These simple tasks would have absorbed all mans power...
These simple tasks would have absorbed all mans power, without leaving any hands spare for arts and professions. Besides that, man would suffer strain and face troubles in achieving his living affairs. O Mufadhdhal! Just consider the constitutions of the following three kinds of living beings, and the merits with which they are endowed.
Man, having been ordained to possess intellect and reason to undertake such professions as carpentry, masonry, smithy, sewing, etc., has been endowed with broad palms and thick fingers to enable him to grasp all types of tools necessary for these professions. The carnivorous animals, having been ordained to live on game, have been gifted with soft palms and claws to enable them to catch their preys**.** They are suitable for hunting but unfit for professional arts.
Herbivorous animals, having been ordained neither for professional arts nor for hunting, have been gifted, some with slotted hoofs to save them from the hardness of the ground while grazing, while others have solid round hoofs to be able to stand squarely on the ground for better fitness as beasts of burden. Carnivorous animals in their constitutional composition have sharp fangs, hard claws and wide mouths to serve them in their nutrition on meat so that they are constituted accordingly.

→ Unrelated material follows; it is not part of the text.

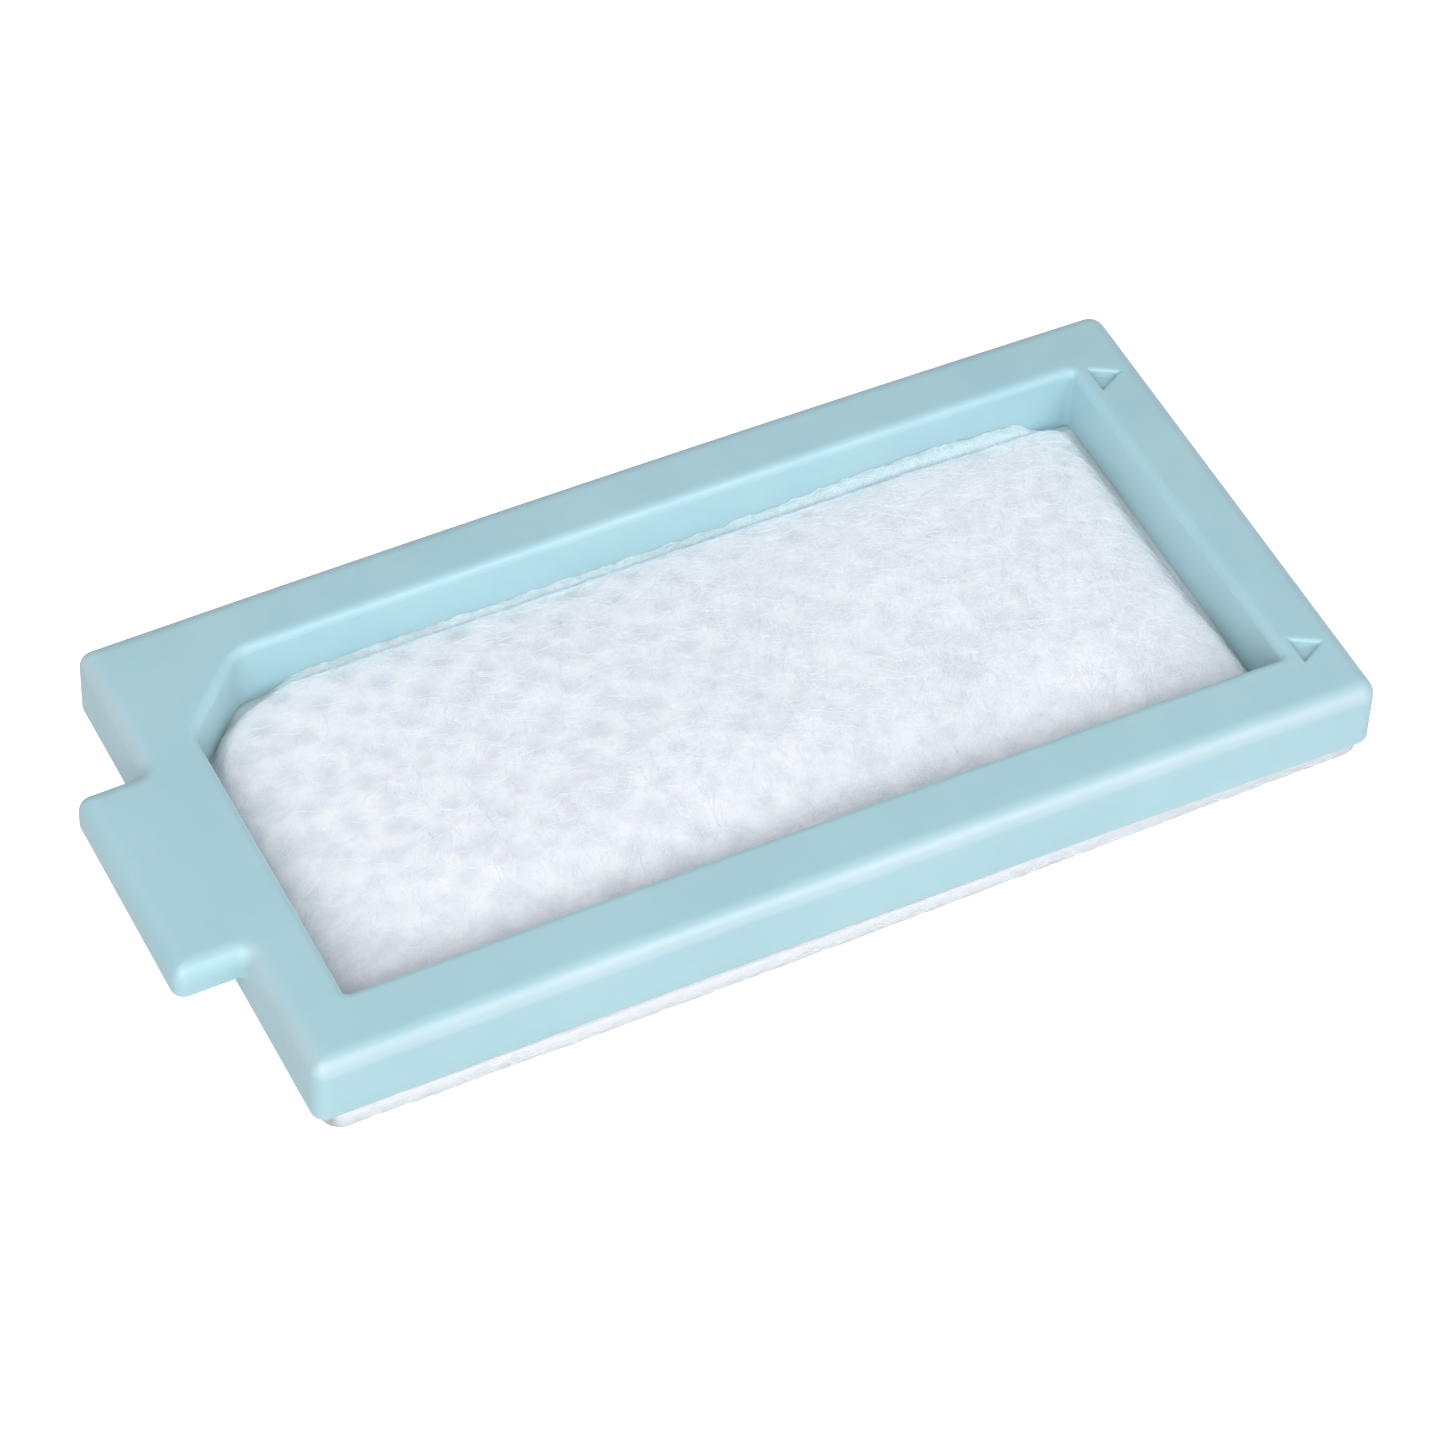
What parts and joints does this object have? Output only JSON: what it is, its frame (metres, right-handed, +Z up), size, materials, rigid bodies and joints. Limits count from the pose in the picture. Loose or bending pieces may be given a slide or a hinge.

They have been armed with such tools and implements to serve them in hunting. And you see that birds have beaks and claws to help them in their particular tasks. If such claws were given to non-hunting animals, they would have been worse than useless; for they neither hunt nor eat flesh. And if the carnivorous animals were given hoofs instead of claws, they would have failed to secure their necessities.
Dont you see that all these kinds of animals are gifted with exactly the things appropriately in consonance with their needs to maintain their survival? Now, look at the quadrupeds how they follow their mothers. They neither need to be carried nor to be nurtured as is the case with human babies. This is so because the mothers of those young ones do not posses the tools which human mothers have.
Human mothers possess kindness, love and the knowledge of the art of nurture with specialised hands and fingers to lift them. They are so constituted as to help themselves in all manner of work. You see the same thing in birds, for example the young hens, partridges and grouse, that they begin to pick up corn and move about as soon as they are hatched from eggs.